Les soldats et matelots se croyant perdus, résolurent d'adoucir leurs derniers moments, en buvant jusqu'à perdre la raison. Ils se précipitèrent sur un tonneau qui était au centre du radeau, y firent un trou et à l'aide de gobelet en fer blanc, burent jusqu'à ce que l'eau de mer embarquée par le trou, gâta la boisson. L'alcool ne tarda pas à faire son effet, perdant la raison, ils décidèrent de se débarrasser des chefs et de couper les amarrages qui tenaient le radeau, afin de mettre un terme à leurs vies et d'entraîner tout le monde. Les officiers et les passagers, soit une vingtaine de personnes, se défendirent, et la lutte s'engagea à l'arme blanche (couteau, hache, épée, sabre, baïonnettes) et au pistolets. Il y eut deux assauts très violent, puis vers minuit les soldats s'apaisèrent et demandèrent pardon. Après une heure de tranquillité, les soldats se soulevèrent de nouveau, ceux qui n 'avaient pas d'armes cherchaient à déchirer avec leurs dents, de nombreuses personnes furent mordues cruellement.

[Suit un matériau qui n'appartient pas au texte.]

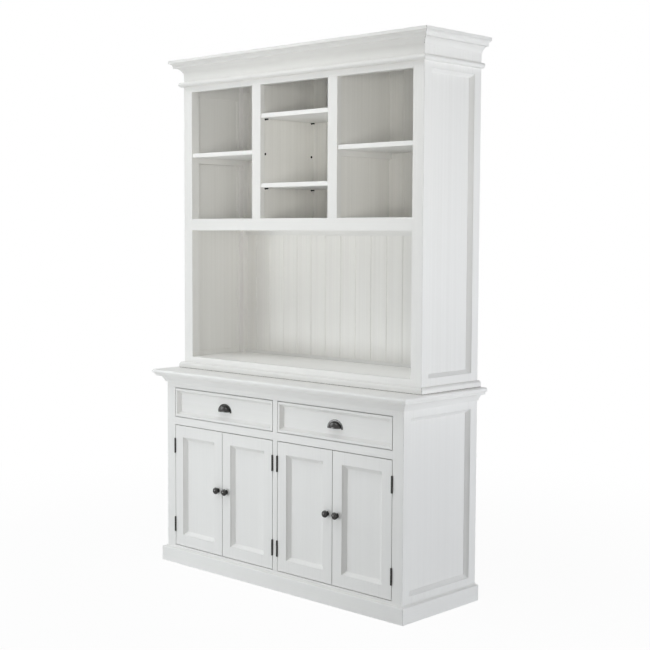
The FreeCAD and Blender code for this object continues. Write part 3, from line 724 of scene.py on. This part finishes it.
def fit_hinge_screws():
    """Adds three screws in each hinge leaf."""
    frame_places = []
    for number in door_numbers:
        leaves_low, leaves_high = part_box("door_%d_hinge_leaves" % number)
        axis_x = (leaves_low.x + leaves_high.x) / 2
        side = 1 if number % 2 else -1
        door_places = []
        for low in hinge_bottoms:
            for rise, inset in hinge_screws:
                y = leaf_high.y - inset
                spin = any_turn()
                door_places.append(((axis_x + side * leaf_gap, y, low + rise), (-side, 0, 0), spin))
                frame_places.append(((axis_x - side * leaf_gap, y, low + rise), (side, 0, 0), spin + 1))
        body = "door_%d" % number
        fit(body + "_hinge_screws", body, steel, screw_head(*hinge_screw), door_places)
    fit("hinge_frame_screws", "cabinet", steel, screw_head(*hinge_screw), frame_places)


def fit_drawer_screws():
    """Adds the pins of the cup pulls, their bolts inside the drawers, and the screws of the drawer fronts."""
    for name, middle in (("left", -drawer_middle), ("right", drawer_middle)):
        body = "drawer_" + name
        pins = []
        bolts = []
        screws = []
        for x in (middle - pull_foot, middle + pull_foot):
            pins.append(((x, pull_foot_y, pull_z), ahead, any_turn()))
            bolts.append(((x, drawer_inner_y, pull_z), behind, any_turn()))
        for x in (middle - drawer_screw_x, middle + drawer_screw_x):
            for rise in drawer_screw_rises:
                screws.append(((x, drawer_inner_y, drawer_low.z + rise), behind, any_turn()))
        fit(body + "_pull_pins", body, pewter, screw_head(*pull_pin), pins)
        fit(body + "_pull_bolts", body, bright_steel, screw_head(*pull_bolt), bolts)
        fit(body + "_front_screws", body, bright_steel, screw_head(*front_screw), screws)


def fit_back_screws():
    """Adds the screws round the back panels."""
    edge_x = back_panel_high.x - back_edge_inset
    spots = [(edge_x, z) for z in hutch_edge_heights]
    spots += [(x, z) for z in hutch_row_heights for x in hutch_row_x]
    spots += [(edge_x, z) for z in base_edge_heights]
    spots += [(x, base_row_height) for x in base_row_x]
    spots += [(0, z) for z in base_middle_heights]
    places = []
    for x, z in spots:
        for sign in ((-1, 1) if x else (1,)):
            places.append(((sign * x, back_panel_high.y, z), behind, any_turn()))
    fit("back_screws", "cabinet", bright_steel, screw_head(*back_screw), places)


def fit_catch_plates():
    """Adds the poles of the magnetic catches and the strike plates behind the doors."""
    pole_places = [middle + side * pole_x for middle in (-drawer_middle, drawer_middle) for side in (-1, 1)]
    poles = [((x, catch_low.y, pole_z), ahead, 0) for x in pole_places]
    fit("catch_poles", "cabinet", bright_steel, pressed_plate(*pole_plate), poles)
    for number, x in zip(door_numbers, pole_places):
        body = "door_%d" % number
        strike = [((x, door_high.y, pole_z), behind, 0)]
        fit(body + "_strike", body, bright_steel, pressed_plate(*strike_plate), strike)


def fit_hole_shade_sleeves():
    """Adds near-black flanged sleeves in the spare pin holes of the dividers, as painted shade inside the
    holes.
    """
    places = []
    for side in (-1, 1):
        for y in pin_hole_places:
            places.append(((side * divider_face, y, pin_hole_z), (-side, 0, 0), 0))
    fit("pin_hole_shade_sleeves", "cabinet", hole_shade_steel, lathe(sleeve_section), places)


def direct_view(tree):
    """Gives 1 for what the camera sees straight, mirrored or through glass, and else 0."""
    path = add(tree, "ShaderNodeLightPath").outputs
    mirrored = calc(tree, "MAXIMUM", path["Is Glossy Ray"], path["Is Transmission Ray"])
    return calc(tree, "MAXIMUM", path["Is Camera Ray"], mirrored)


def make_floor():
    """Makes the pale floor. To the camera it is nearly white, and it keeps the shadow."""
    bpy.ops.mesh.primitive_plane_add(size=floor_size, location=(0, 0, 0))
    floor = bpy.context.object
    floor.name = "floor"
    material = bpy.data.materials.new("floor_white")
    material.use_nodes = True
    tree = material.node_tree
    tree.nodes.clear()
    place = add(tree, "ShaderNodeTexCoord").outputs["Object"]
    colour = blend_colour(tree, noise(tree, place, *floor_noise), floor_colour, floor_cloud)
    lit = add(tree, "ShaderNodeBsdfDiffuse", {"Color": colour}).outputs[0]
    glow = add(tree, "ShaderNodeEmission", {"Color": white, "Strength": 1.0}).outputs[0]
    away = add(tree, "ShaderNodeVectorMath", {0: place}, operation="LENGTH").outputs["Value"]
    fade = {"Value": away, "From Min": shadow_reach, "From Max": shadow_end, "To Min": floor_whiteness}
    whiteness = add(tree, "ShaderNodeMapRange", fade, interpolation_type="SMOOTHSTEP").outputs[0]
    share = calc(tree, "MULTIPLY", direct_view(tree), whiteness)
    mix = add(tree, "ShaderNodeMixShader", {0: share, 1: lit, 2: glow})
    add(tree, "ShaderNodeOutputMaterial", {"Surface": mix.outputs[0]})
    floor.data.materials.append(material)


def make_world():
    """Makes an even pale surrounding that the camera sees as white."""
    world = bpy.data.worlds.new("studio")
    bpy.context.scene.world = world
    world.use_nodes = True
    tree = world.node_tree
    tree.nodes.clear()
    soft = {"Color": world_colour, "Strength": world_strength}
    light = add(tree, "ShaderNodeBackground", soft).outputs[0]
    backdrop = add(tree, "ShaderNodeBackground", {"Color": white, "Strength": 1.0}).outputs[0]
    mix = add(tree, "ShaderNodeMixShader", {0: direct_view(tree), 1: light, 2: backdrop})
    add(tree, "ShaderNodeOutputWorld", {"Surface": mix.outputs[0]})


def make_lamp(name, place, target, size, power, colour, spread):
    """Makes a soft square lamp that shines at a point. spread is the angle of its light in degrees."""
    data = bpy.data.lights.new(name, "AREA")
    data.size = size
    data.energy = power
    data.color = colour
    data.spread = math.radians(spread)
    lamp = bpy.data.objects.new(name, data)
    bpy.context.scene.collection.objects.link(lamp)
    lamp.location = place
    lamp.rotation_euler = (Vector(target) - Vector(place)).to_track_quat("-Z", "Y").to_euler()


def make_camera():
    """Makes the camera, with the place, turn and lens that were fitted to the photograph."""
    data = bpy.data.cameras.new("camera")
    data.sensor_width = sensor_width
    data.lens = camera_lens
    camera = bpy.data.objects.new("camera", data)
    bpy.context.scene.collection.objects.link(camera)
    turn = Matrix.Rotation(math.radians(camera_yaw), 4, "Z")
    turn = turn @ Matrix.Rotation(math.radians(90 - camera_pitch), 4, "X")
    turn = turn @ Matrix.Rotation(math.radians(camera_roll), 4, "Z")
    camera.matrix_world = Matrix.Translation(camera_place) @ turn
    bpy.context.scene.camera = camera


dress_boards()
dress_rails()
dress_side_frames()
dress_doors()
dress_drawers()
dress_mouldings()
dress_fittings()

fit_hinge_screws()
fit_drawer_screws()
fit_back_screws()
fit_catch_plates()
fit_hole_shade_sleeves()

make_world()
make_floor()
for lamp in lamps:
    make_lamp(*lamp)
make_camera()
bpy.context.scene.view_settings.view_transform = "Standard"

Le radeau de la Méduse - (Collection de la BnF - Licence ouverte)

Le 7 juillet 1816 au matin, le radeau était jonché de cadavres, 60 à 65 hommes avaient péries pendant la nuit, dont une quart s'était noyé de désespoir. Parmi le petit groupe de défenseurs, il y avait 2 pertes et pas un seul officiers. Pendant la bataille deux barriques de vin et les deux seules pièces à eau furent jetées à la mer. Il ne restait qu'une barrique de vin pour une soixantaine de survivants, et aucune nourriture.
Tenaillés par la faim, ils se précipitèrent sur les cadavres, les découpèrent par tranches et les dévorèrent à l'instant. Beaucoup n'y touchèrent pas, presque tous les officiers furent de ce nombre. Certain essayèrent de manger des baudriers, des cuirs de chapeaux, du linge, un essaya même de manger des excréments, sans y parvenir. Mais voyant que cette affreuse nourriture avait redonné des forces à ceux qui l'avaient mangée. Ils se résolurent à la manger après l'avoir fait sécher pour la rendre un peu plus supportable au goût. Les hommes étaient extrêmement faible, la journée fut calme, le soir venu ils tentèrent de dormir debout, tant bien que mal, l'eau arrivant toujours jusqu'aux genoux.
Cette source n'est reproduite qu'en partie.